-- BEGIN Information provided --

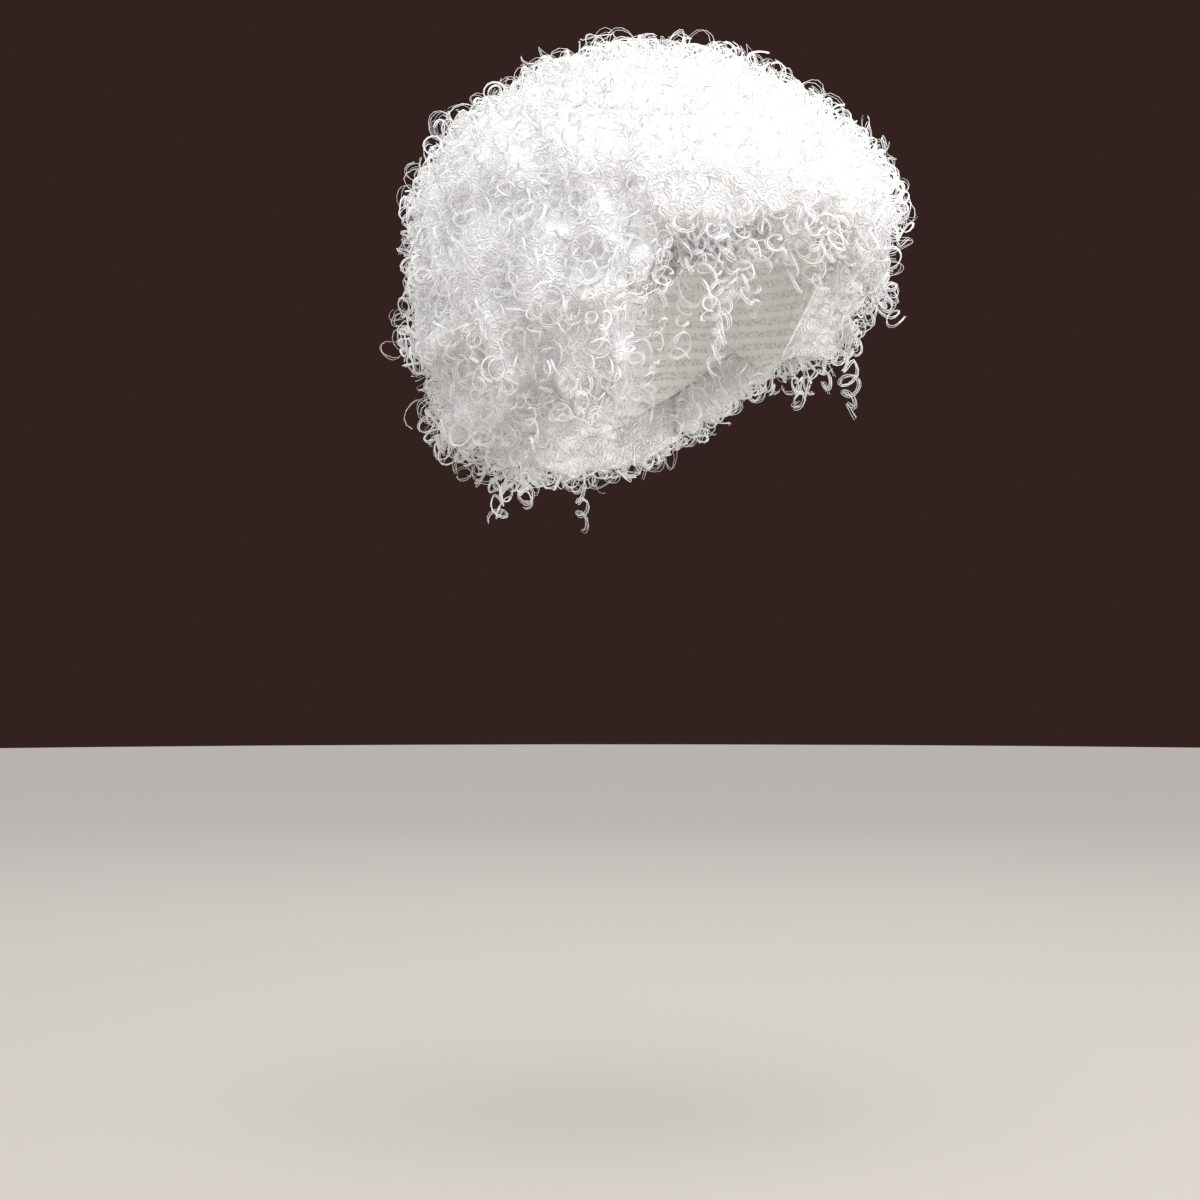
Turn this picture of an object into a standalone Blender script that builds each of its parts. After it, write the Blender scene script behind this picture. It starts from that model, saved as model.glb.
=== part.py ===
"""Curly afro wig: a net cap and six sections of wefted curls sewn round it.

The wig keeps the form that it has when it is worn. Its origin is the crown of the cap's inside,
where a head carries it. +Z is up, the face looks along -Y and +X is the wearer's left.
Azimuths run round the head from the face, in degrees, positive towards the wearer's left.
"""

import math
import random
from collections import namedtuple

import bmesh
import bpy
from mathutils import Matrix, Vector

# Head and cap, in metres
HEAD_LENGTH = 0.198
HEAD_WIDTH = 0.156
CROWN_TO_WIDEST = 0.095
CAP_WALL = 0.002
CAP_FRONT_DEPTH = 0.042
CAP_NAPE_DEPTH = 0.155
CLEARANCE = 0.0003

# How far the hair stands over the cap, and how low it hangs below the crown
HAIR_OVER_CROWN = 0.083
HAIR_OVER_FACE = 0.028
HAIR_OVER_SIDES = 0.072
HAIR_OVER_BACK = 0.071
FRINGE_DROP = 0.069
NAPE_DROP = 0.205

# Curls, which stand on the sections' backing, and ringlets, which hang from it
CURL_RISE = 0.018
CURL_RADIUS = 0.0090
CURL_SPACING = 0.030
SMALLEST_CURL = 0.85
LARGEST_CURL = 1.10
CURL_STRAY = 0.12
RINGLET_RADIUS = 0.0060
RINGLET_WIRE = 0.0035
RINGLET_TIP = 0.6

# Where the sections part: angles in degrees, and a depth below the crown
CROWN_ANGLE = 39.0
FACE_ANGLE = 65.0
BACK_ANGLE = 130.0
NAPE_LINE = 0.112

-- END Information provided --

Repeat the material above in full, exactly as it stands.

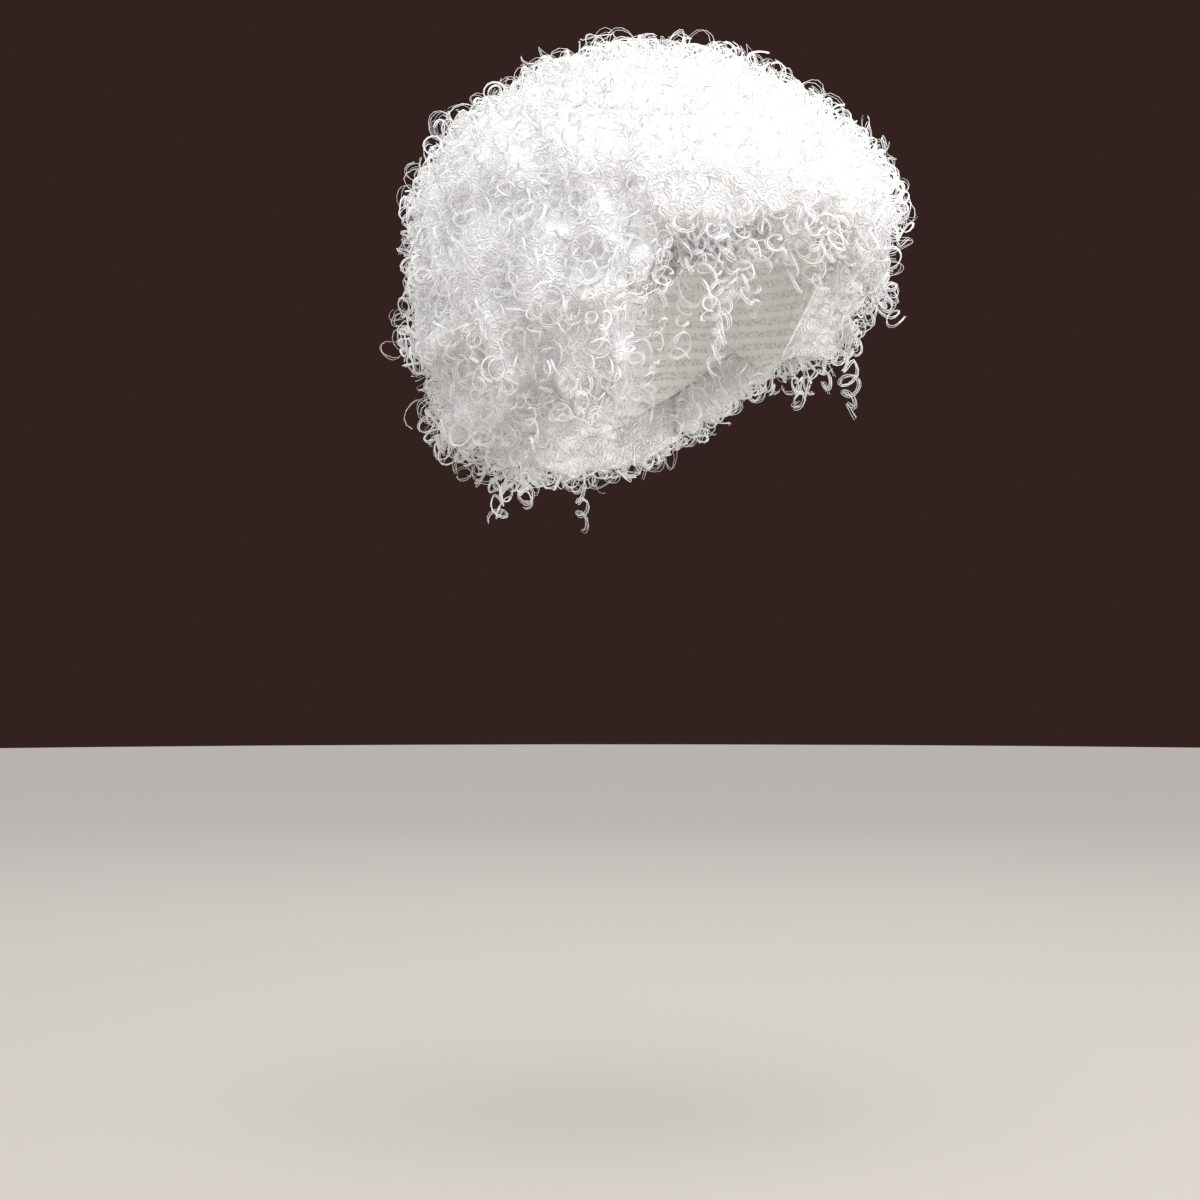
Turn this picture of an object into a standalone Blender script that builds each of its parts. After it, write the Blender scene script behind this picture. It starts from that model, saved as model.glb.
=== part.py ===
"""Curly afro wig: a net cap and six sections of wefted curls sewn round it.

The wig keeps the form that it has when it is worn. Its origin is the crown of the cap's inside,
where a head carries it. +Z is up, the face looks along -Y and +X is the wearer's left.
Azimuths run round the head from the face, in degrees, positive towards the wearer's left.
"""

import math
import random
from collections import namedtuple

import bmesh
import bpy
from mathutils import Matrix, Vector

# Head and cap, in metres
HEAD_LENGTH = 0.198
HEAD_WIDTH = 0.156
CROWN_TO_WIDEST = 0.095
CAP_WALL = 0.002
CAP_FRONT_DEPTH = 0.042
CAP_NAPE_DEPTH = 0.155
CLEARANCE = 0.0003

# How far the hair stands over the cap, and how low it hangs below the crown
HAIR_OVER_CROWN = 0.083
HAIR_OVER_FACE = 0.028
HAIR_OVER_SIDES = 0.072
HAIR_OVER_BACK = 0.071
FRINGE_DROP = 0.069
NAPE_DROP = 0.205

# Curls, which stand on the sections' backing, and ringlets, which hang from it
CURL_RISE = 0.018
CURL_RADIUS = 0.0090
CURL_SPACING = 0.030
SMALLEST_CURL = 0.85
LARGEST_CURL = 1.10
CURL_STRAY = 0.12
RINGLET_RADIUS = 0.0060
RINGLET_WIRE = 0.0035
RINGLET_TIP = 0.6

# Where the sections part: angles in degrees, and a depth below the crown
CROWN_ANGLE = 39.0
FACE_ANGLE = 65.0
BACK_ANGLE = 130.0
NAPE_LINE = 0.112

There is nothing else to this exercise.